Oh, nuts.

Helo  is now 9.5 months old, and he is not neutered.

I don’t know why not removing organs from my dog is so controversial, nor why testicles are so offensive in the first place, but for some people this is a Really Big Deal.


After all, Responsible Dog Owners neuter their dogs at six months old.



And that has been so in the veterinary world for quite awhile, though I’ve not been able to track down exactly why that was the age decided upon. If anybody knows, please share!

Studies have been coming out over the past decade or so saying that, oops, all of our long-held beliefs about spaying and neutering pets for their health might not be that accurate after all. This article from the Journal of the American Veterinary Medical Association has a lot of really good information about both the benefits and the risks of spaying and neutering.

There are fair points on both sides.

And then there are the Dog People on the internet who practically crucify folks for choosing to alter their dogs at 6 months as recommended by their vets. Clearly they’re going to cause their dogs to blow out their knees and die of cancer in short order.

Now there have been a few studies about spay/neuter and behavior, and their findings are not what most people have expected. There is evidence that spaying and neutering can increase fear, and, more shockingly, can increase aggression in dogs. Unpossible!

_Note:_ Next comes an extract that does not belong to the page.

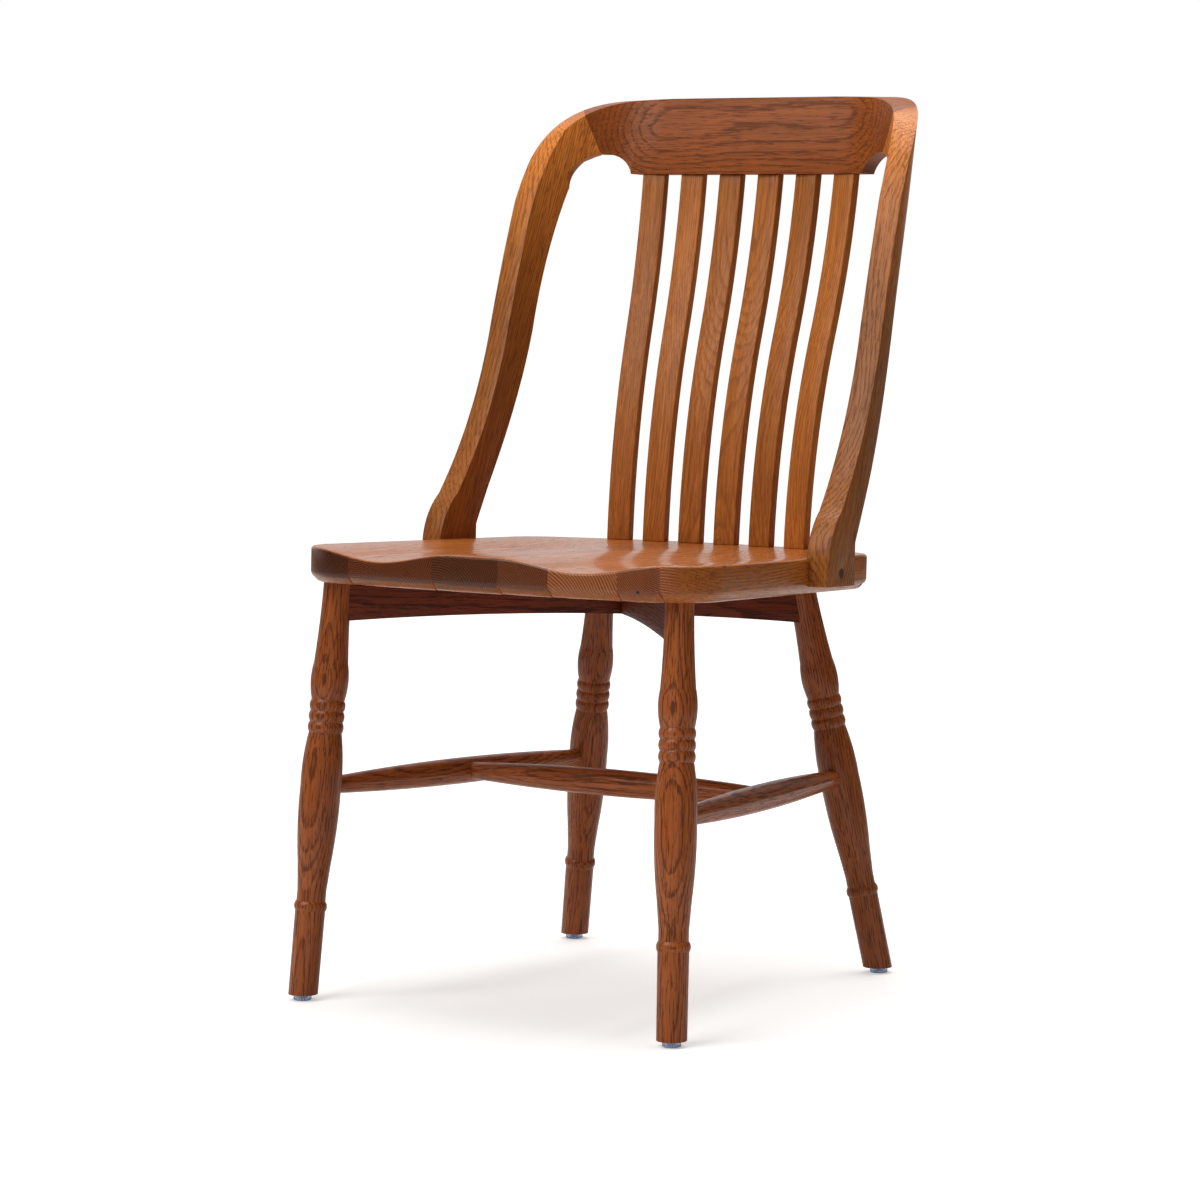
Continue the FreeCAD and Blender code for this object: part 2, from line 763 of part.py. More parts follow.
# Upper edge of the hoop on one side: level over the crest, rounding down into the post's front edge.
def corner_body(name, side):
    turn = Rotation(Vector(0, 0, 1), side * corner_turn.value)
    body = new_body(name, in_seat(0, 0, 0, turn))
    middle = corner_sweep / 2
    centre = crest_top - corner_radius

    def rim(angle):
        return (corner_start - corner_radius * sine(angle), centre + corner_radius * cosine(angle))

    end = rim(corner_sweep)
    low = end[0] - end[1] * tangent(90 - corner_sweep)
    far = corner_start * 2
    steps = [
        [end],
        [rim(middle), (corner_start, crest_top)],
        [(far, crest_top)],
        [(far, -overrun)],
        [(low, -overrun)],
    ]
    outline = add_outline(body, f"{name}_outline", "YZ_Plane", (low, measure(0)), steps)
    pad(body, outline, seat_front_half * 4, both=True)
    return body


def mitre_frame(side):
    """At the joint, X square to the mitre and towards the chair's middle."""
    turn = Rotation(Vector(0, 0, 1), -side * mitre_turn.value)
    tilt = Rotation(Vector(0, 1, 0), side * mitre_tilt.value)
    return in_seat(side * (seat_front_half - mitre_margin), mitre_back, mitre_height, turn.multiply(tilt))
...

I don’t understand why people need to get so up in arms about what other people choose to do with their dogs. I am waiting to alter Helo until he is fully grown and physically mature, primarily out of orthopedic concerns. He had funny crooked front legs as a pup, and knee problems  are a common problem with pit bulls.

He’s not been offensively male in his behavior- he doesn’t hump at home (he will sometimes target a dog at daycare, and in that case, he can just go inside and sit in a crate) and he doesn’t mark inside. His horrible obnoxious behavior is a result of personality and my laziness– neutering him isn’t going to improve any of it.

I don’t have an intact bitch, and the chances of him having a tryst with one when he lives in the house and goes out on a leash are very small. I am confident he’s not going to be making any puppies.


If my lifestyle were different, then maybe my choices would be different.

And if I chose to neuter before maturity, I would probably be told that I am lazy and just neutering for convenience. Ok. What’s wrong with my dog being more convenient? The number one reason I own dogs is because they make my life more enjoyable.

But I strongly believe that folks need to be given the information available and then be allowed to make the best decision for their own dog, and not be shamed for it.

Just as every dog is different, so is everyone’s situation. Just let people make the best choices they can for their own dogs.

6 thoughts on “Oh, nuts.”

  1. Pretty much the same. But I do wish Earl could go to daycare because I think he would love it. But he can’t because of his balls.

    1. Which is exasperating. If the dog has behavior issues, he has behavior issues and shouldn’t be there. If not, what’s the problem?

  2. I waited for Ptera to have her first heat cycle, and debated waiting longer. But then we had a tournament that I wanted to go to and it would be six months from her first heat, and I didn’t want to miss tournaments, that one, or in the future. So she was spayed at a year and three months old.

    Koira was spayed at 6 months, as recommended by her vet.

    Flight, I got already neutered. He was neutered at 8 months, which is fine. He is pretty leggy, which I don’t love, and which may or may not have anything to do with him being neutered before being physically mature.

    I have a little bit of each, except a fully adult intact dog, though I had one for a little while with Ptera. So far, so good.

  3. We got our Lhasa apso Chopin, as an unaltered male at about 2 years old, and that is how he remained for several years. We eventually had him neutered after we noticed a growth on one of his testicles and the vet recommended neutering in case it was cancerous. I never noticed any behavioural differences between intact and neutered states.

  4. Amen!!! Responsible owners do what they feel is best for their individual dogs based on their research and feelings. As long as he’s not making unwanted puppies, it is your decision and your decision only if/when he gets snipped.